Choose this if you want horror that feels intimate and heavy rather than loud. Skip it if you want a lighter pace or a book that stays away from grief and trauma.

The Troop by Nick Cutter

This is the nastiest entry on the list. It trades emotional haunted-house horror for isolation, fear, and escalating physical disgust. It is relentless once it gets moving.

Choose this if you want horror that keeps escalating and does not pull back. Skip it if you do not want graphic body horror or intense suffering.

The Ruins by Scott Smith

This one works because it traps its characters in a situation that keeps shrinking their options. The setting becomes the pressure chamber, and the story never really lets up.

Choose this if you like survival horror with a strong sense of confinement. Skip it if you want a story that leaves more breathing room or spends more time on family emotion.

Incidents Around the House by Josh Malerman

This is a strong choice if the domestic fear in Pet Sematary is what lingered for you. It turns a familiar home setting into something unstable and threatening.

Choose this if you want supernatural horror that feels close to daily life. Skip it if you prefer a more traditional gothic atmosphere or a broader epic structure.

A few more good follow-ups

If you want to keep building the list, these are also worth a look:

  • Bag of Bones by Stephen King — a haunted, grief-heavy King novel with strong emotional overlap
  • Mexican Gothic by Silvia Moreno-Garcia — more gothic than grim, but great if you want a decaying-house mood and family secrets
  • The Haunting of Hill House by Shirley Jackson — classic haunted-house dread, especially if you enjoy psychological unease over spectacle

These are not all identical to Pet Sematary, but they cover the same family, house, grief, and dread territory from different angles.

Best audiobook pick

If you want the strongest audiobook option, start with The Fisherman. Its slow buildup and layered structure suit audio very well, especially if you like a story that gathers force over time.

Revival is the other smart audio choice. The focus stays tight enough to keep you hooked, and the central ideas are clear without needing a huge cast or a complicated setup.

How to choose the right next read

If you are trying to narrow the list, use the part of Pet Sematary that hit hardest:

  • If grief was the point: start with Revival or The Good House
  • If the dread and atmosphere stayed with you: start with The Fisherman
  • If you want a more punishing horror read: start with The Troop
  • If trapped, doomed survival stories appeal to you: start with The Ruins
  • If home feels scarier than the outside world: start with Incidents Around the House

That is the easiest way to avoid picking a book that is scary in a different way but not the right way.

Verdict

For readers who want books like Pet Sematary, the best overall starting point is Revival. It carries the strongest mix of grief, obsession, and death-tinged unease. If you want something a little more atmospheric and less direct, The Fisherman is the next best move. If your favorite part of Pet Sematary was the family-and-house tension, go with The Good House or Incidents Around the House. And if you want the most brutal horror on the list, The Troop is the one that goes furthest.

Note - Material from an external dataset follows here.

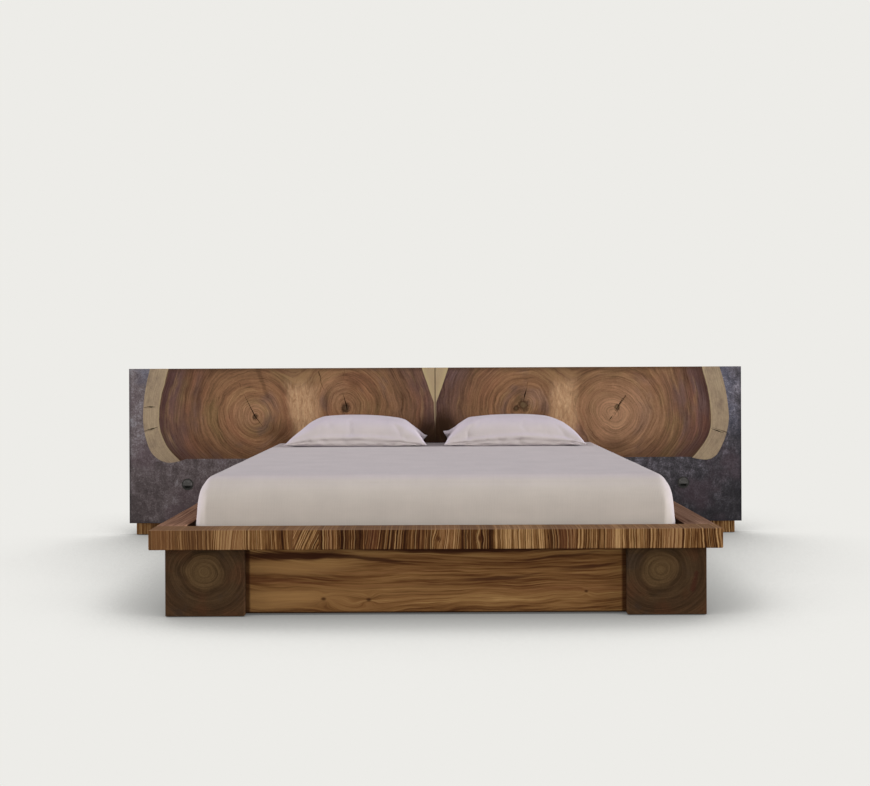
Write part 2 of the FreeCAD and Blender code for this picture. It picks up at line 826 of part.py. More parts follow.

In short: start with the book that matches the feeling you want back, not just the scare. That is what makes this kind of horror stick.

FAQ

What is the closest book to Pet Sematary?

Revival by Stephen King is the closest overall match for grief, obsession, and the sense that death should have stayed final. If you want a more atmospheric version of that feeling, try The Fisherman.

Are there books like Pet Sematary that are less graphic?

Yes. The Fisherman, The Good House, and Mexican Gothic lean more toward atmosphere and dread than explicit gore.

What if I liked the family grief more than the supernatural part?

Start with The Good House and Revival. Both keep the emotional damage at the center instead of treating it like background.

Which one should I pick if I want the most intense horror?

The Troop is the most intense and the most graphic book on this list.

What if I want something eerie rather than brutal?

Go with The Fisherman or The Haunting of Hill House. Both are built on unease, not nonstop shock.